Magic Girl features the following tropes:

  • Amazing Technicolor Population: Nearly everyone in the game has light green, purple, or orange skin.
  • Ambiguous Situation: As with most "plotted" pinball machines, it's not quite clear if you are playing as the Magic Girl, helping her, or if she is helping (or even hindering) you.
  • Artifact of Attraction: The machine itself is arguably this, given the amount of drama that was caused over its availability, even when the only one available was a partially functional prototype. There are currently only 23 available in the world (19 production models and 4 prototypes).
  • Artificial Limbs: The Seer in the right outlane has a spring for a neck.
  • Bare Your Midriff: The Magic Girl herself.
  • Beard of Evil: The two green jinns have these.
  • Elemental Powers: The player must show mastery over magnetism, optics, lightning, potions, and the elements.
  • Emerald Power: Many of the magic elements in the game have either a green color or a green Power Glow.
  • Extra-ore-dinary: The player advances by collecting different types of multiballs — bronze, copper, silver, gold, and platinum (the "wizard ball").
  • Game-Breaking Bug: So many the produced table is an Obvious Beta and verging on Ashcan Copy:
    • Spelling L-O-C-K lights the ball lock at the ramp. But there is no actual mechanism on that ramp that can lock a ball, so multiball can never be started. So much for bronze, copper, silver and gold..
      • One streaming group did report that the auxiliary 2-ball "Newton" multiball could be started.
    • The final ball lock for multiball play was intended to be provided by a launcher that is sends the ball into a magnet near the center of the playfeld. The lock can never be lit, due to the inability to complete the first lock on the ramp; but the launcher can be activated during a ball search. However the magnet is also missing, so the launcher instead launches the ball so hard into a plastic cover that it can snap (making this a literal example of the trope).
    • Speaking of the ramp, there's a curved area on it where the ball can run out of momentum and just come to a stop. There's no kickers or anything nearby for the machine to clear it and rocking the machine goes in the wrong direction, so at that point all you can do is remove the glass and clear the ball by hand.

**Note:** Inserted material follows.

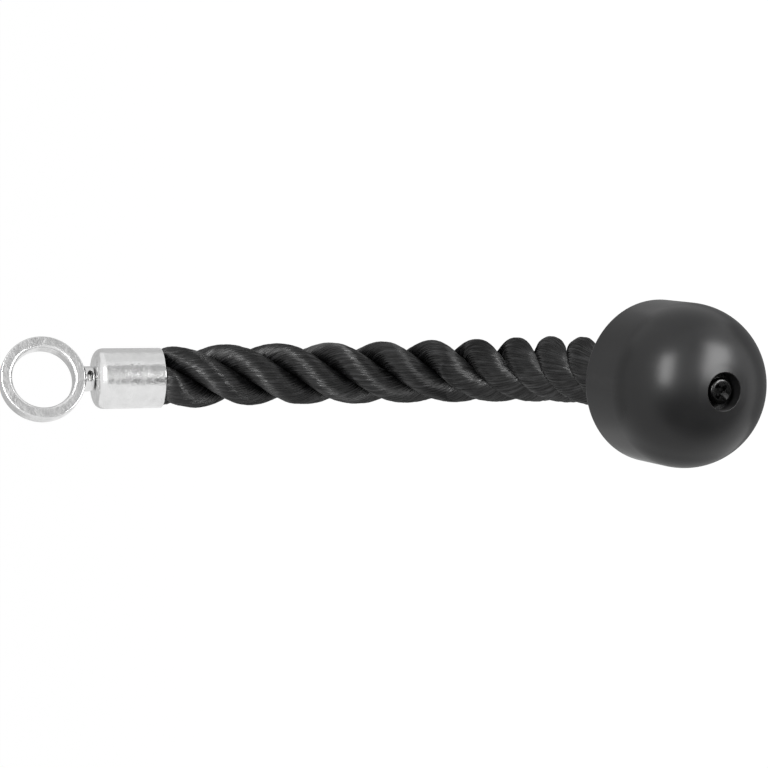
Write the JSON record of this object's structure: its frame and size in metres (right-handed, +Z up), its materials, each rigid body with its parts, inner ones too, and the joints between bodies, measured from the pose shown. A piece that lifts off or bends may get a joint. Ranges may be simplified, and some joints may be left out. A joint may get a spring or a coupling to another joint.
{
  "type": "triceps rope attachment",
  "caption": "Cable machine rope for one hand: swivelling steel eye, pressed steel cap, three-strand laid rope and a ball grip with a sunk screw",
  "frame": {"origin": "centre of the eye ring, which the machine's carabiner holds up", "axes": "+Z up, along the axis of the end cap and swivel bolt; Y through the ring's hole; the rope hangs along -Z and curls towards -Y"},
  "size_m": [0.1176, 0.2532, 0.2865],
  "materials": {
    "plated_steel": "plated, soft gloss",
    "zinc_steel": "zinc, satin",
    "rope_black": "twisted synthetic yarn, slight sheen",
    "ball_plastic": "moulded, satin",
    "blacked_steel": "black oxide"
  },
  "bodies": {
    "eye": {"eye_ring": "plated_steel", "eye_boss": "plated_steel", "swivel_bolt": "zinc_steel"},
    "cap": {"end_cap": "plated_steel", "swivel_washer": "zinc_steel", "top_seal": "rope_black", "strand_1": "rope_black", "strand_2": "rope_black", "strand_3": "rope_black"},
    "ball": {"ball_grip": "ball_plastic", "screw_washer": "blacked_steel", "ball_screw": "blacked_steel", "low_seal": "rope_black"}
  },
  "joints": [
    {"name": "eye_swivel", "type": "hinge", "parent": "eye", "child": "cap", "pos_m": [0, 0, -0.0245], "axis": [0, 0, 1], "continuous": true},
    {"name": "rope_bend", "type": "hinge", "parent": "cap", "child": "ball", "pos_m": [-0.0072, -0.0229, -0.185], "axis": [-0.9537, 0.3007, 0], "range_deg": [-80, 35], "stiffness_Nm_per_rad": 0.3, "deforming": ["strand_1", "strand_2", "strand_3"]}
  ]
}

    • The Jinx Wheel on the left outlane is intended to allow the ball to be saved by spinning it into the inlane; but in practice, the removal of a post from the production version means that it almost inevitably bounces the ball around at random before catching it on the lower part of the wheel and sending it into the outlane instead.
    • The Magna Save feature on the right outlane can be lit and activated. Shame that the magnet isn't actually strong enough to catch the ball.

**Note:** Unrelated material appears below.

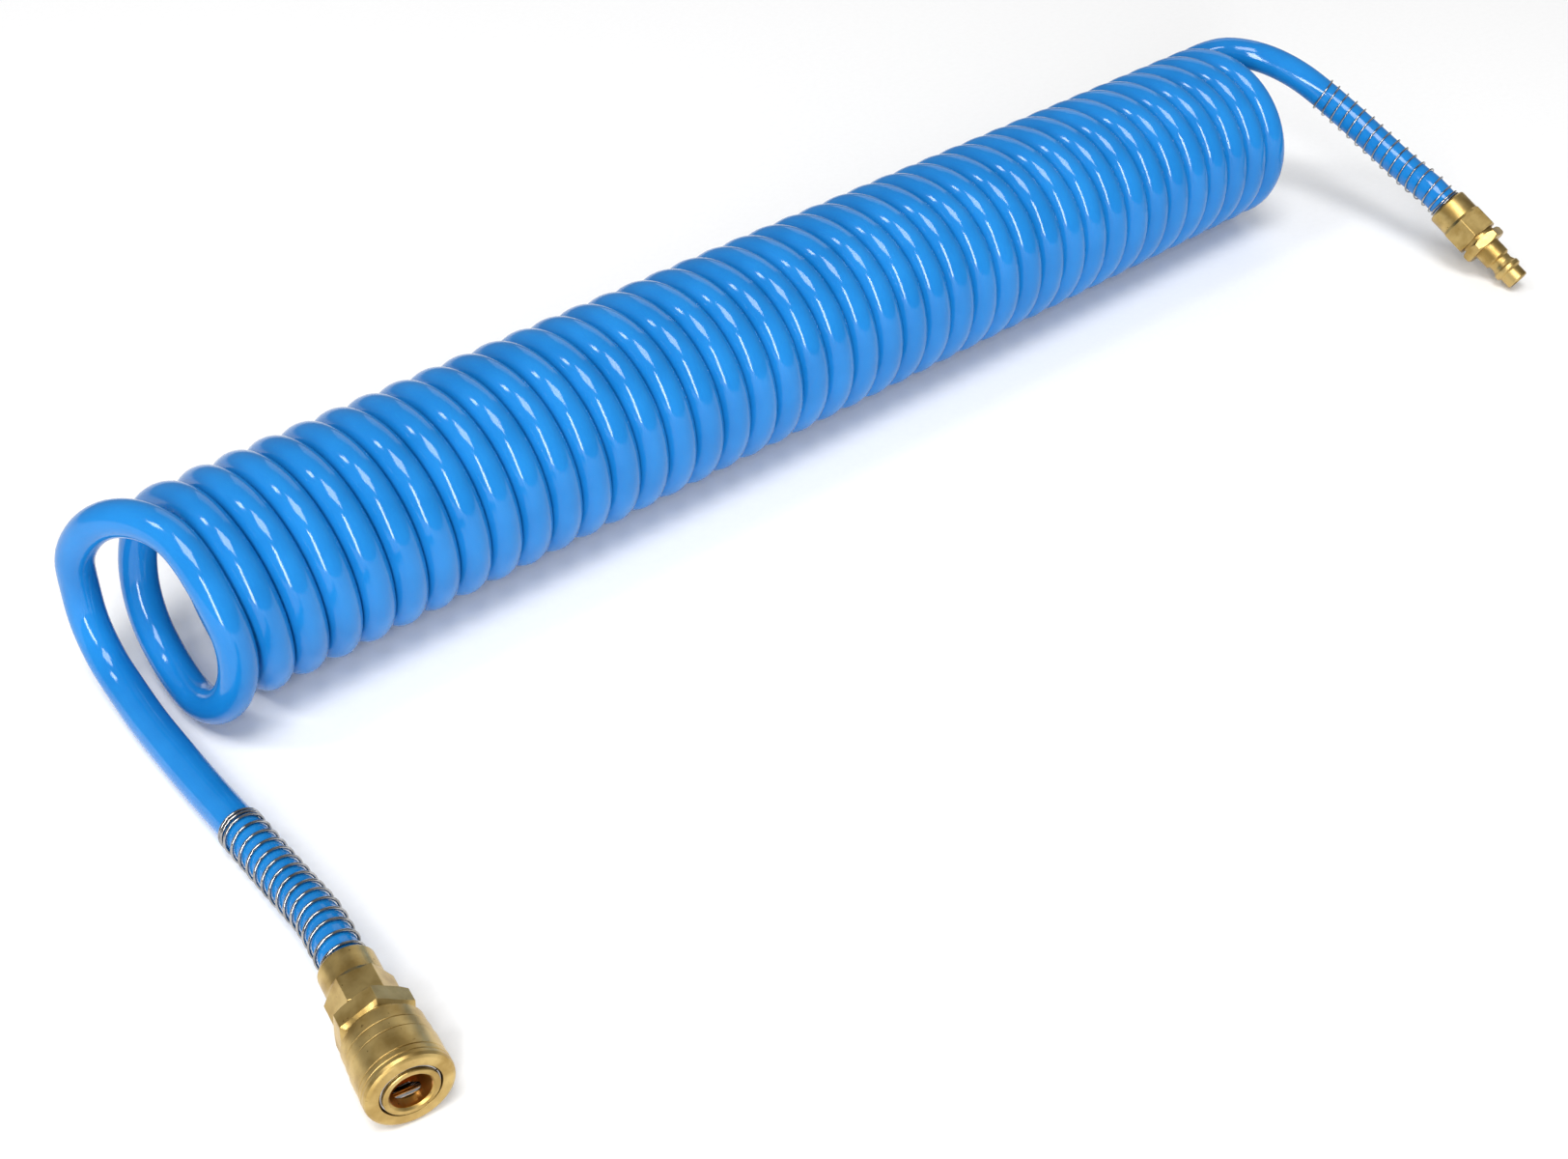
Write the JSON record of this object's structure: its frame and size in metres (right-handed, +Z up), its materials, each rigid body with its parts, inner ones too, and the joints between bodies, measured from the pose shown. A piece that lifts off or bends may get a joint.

    • The Enchanted Hares "magnetic bumper" hardware is missing. What was intended to be a magnet is replaced with a plastic disc, so nothing in the area has any effect.
    • The "reversal launcher" is supposed to create a neat effect if the ramp is missed, by kicking the ball that was rolling down the ramp straight back up it again. Unfortunately, it isn't lined up properly, and instead kicks the ball into the plastic on the side of the ramp where it immediately bounces off. At least one owner also found it kicked so hard it broke the ramp plastic.

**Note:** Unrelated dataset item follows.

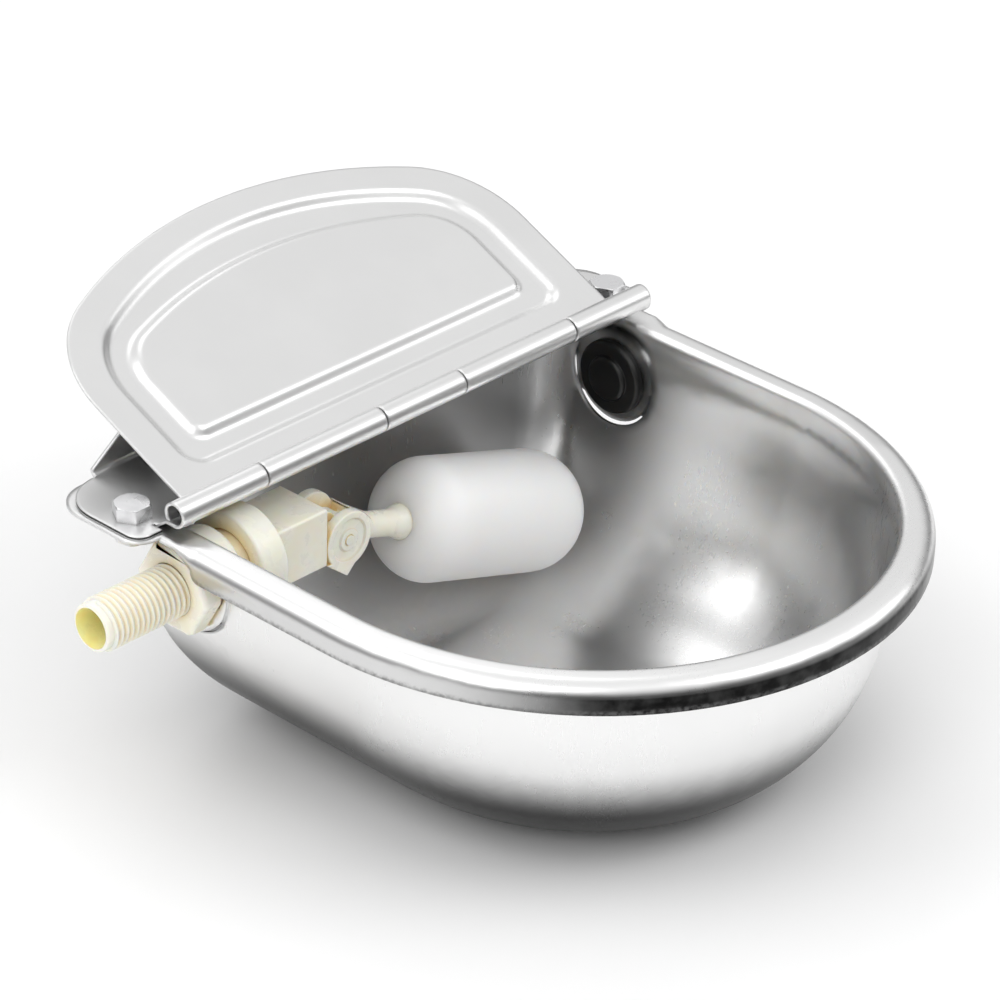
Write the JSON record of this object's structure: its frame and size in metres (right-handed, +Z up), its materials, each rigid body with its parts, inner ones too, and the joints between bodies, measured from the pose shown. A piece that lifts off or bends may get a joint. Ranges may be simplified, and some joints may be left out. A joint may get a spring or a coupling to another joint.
{
  "type": "livestock drinking bowl",
  "caption": "Drawn sheet metal drinking bowl with a float valve in its back, a hinged lid with a pressed ring groove over the valve, a bent wall bracket and a threaded side inlet.",
  "frame": {"origin": "centre of the flat base that the bowl stands on", "axes": "+Z up, +Y from the drinking side towards the wall, +X along the hinge, away from the water inlet"},
  "size_m": [0.305, 0.3244, 0.1526],
  "materials": {
    "stainless_sheet": "satin",
    "steel_rod": "satin",
    "zinc_fastener": "satin",
    "ivory_plastic": "satin",
    "milky_float": "satin",
    "black_rubber": "matte"
  },
  "bodies": {
    "bowl": {"bowl_shell": "stainless_sheet", "hinge_bracket": "stainless_sheet", "hinge_pin": "steel_rod", "bracket_bolts": "zinc_fastener", "bracket_washers": "zinc_fastener", "bracket_nuts": "zinc_fastener", "inlet_spigot": "ivory_plastic", "outer_lock_nut": "ivory_plastic", "wall_gasket": "black_rubber", "union_ring": "ivory_plastic", "nozzle_seal": "black_rubber", "seat_nozzle": "ivory_plastic", "valve_block": "ivory_plastic", "pivot_pin": "steel_rod", "side_plug": "black_rubber"},
    "lid": {"lid": "stainless_sheet"},
    "float_arm": {"float_lever": "ivory_plastic", "float_bulb": "milky_float"},
    "plunger": {"plunger": "ivory_plastic", "plunger_seal": "black_rubber"}
  },
  "joints": [
    {"name": "lid_hinge", "type": "hinge", "parent": "bowl", "child": "lid", "pos_m": [0, 0.074, 0.1075], "axis": [1, 0, 0], "range_deg": [0, 162]},
    {"name": "float_pivot", "type": "hinge", "parent": "bowl", "child": "float_arm", "pos_m": [-0.0455, 0.077, 0.069], "axis": [0, -1, 0], "range_deg": [0, 20]},
    {"name": "plunger_slide", "type": "slide", "parent": "bowl", "child": "plunger", "axis": [-1, 0, 0], "range_m": [0, 0.0018]}
  ],
  "couplings": [
    {"joint": "plunger_slide", "follows": "float_pivot", "m_per_rad": 0.00515}
  ]
}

    • The top half of the playfield has a "magna-flip area" with magnetic "inverse flippers". It is intended to be reached via the ramp. However, the P-O-W-E-R lights which are supposed to be lit to enable the diverter onto it cannot be lit.
    • The "levitation chamber" which is intended to make the ball appear to float using magnets does actually work.. provided that you remove the glass and hold the ball inside it with your finger. While the magnet can lift the ball, it cannot prevent it rolling out.
    • Even against the advice of American Pinball themselves, there is no rifling in the plunger lane, which means the ball can rattle and bounce when launched and have insufficient power to complete or reach the skill shot. For some bizarre reason there is also an open gate which allows a weakly launched ball to dribble out of the plunger lane into the outlane, giving the shortest ball time ever recorded.
    • The programmer, Jim Askey, has claimed he has considered trying to fix up the machine's software - but cannot do so because he doesn't have access to a Magic Girl machine to test on, in spite of being promised one.
  • Genie in a Bottle: Each of the two jinn reside in one.
  • Geometric Magic: Runes with inscribed circles are scattered throughout the game.
  • Golem: A grey stone golem is one of the selectable player characters.
  • Good Is Not Nice: The Magic Girl herself becomes extremely snarky to the player if they do badly.
"You didn't last long, did you? Ha."
"The evening has ended, and you are no further along than the last."

Jinx: "The Wizard Ball's mine, all mine!"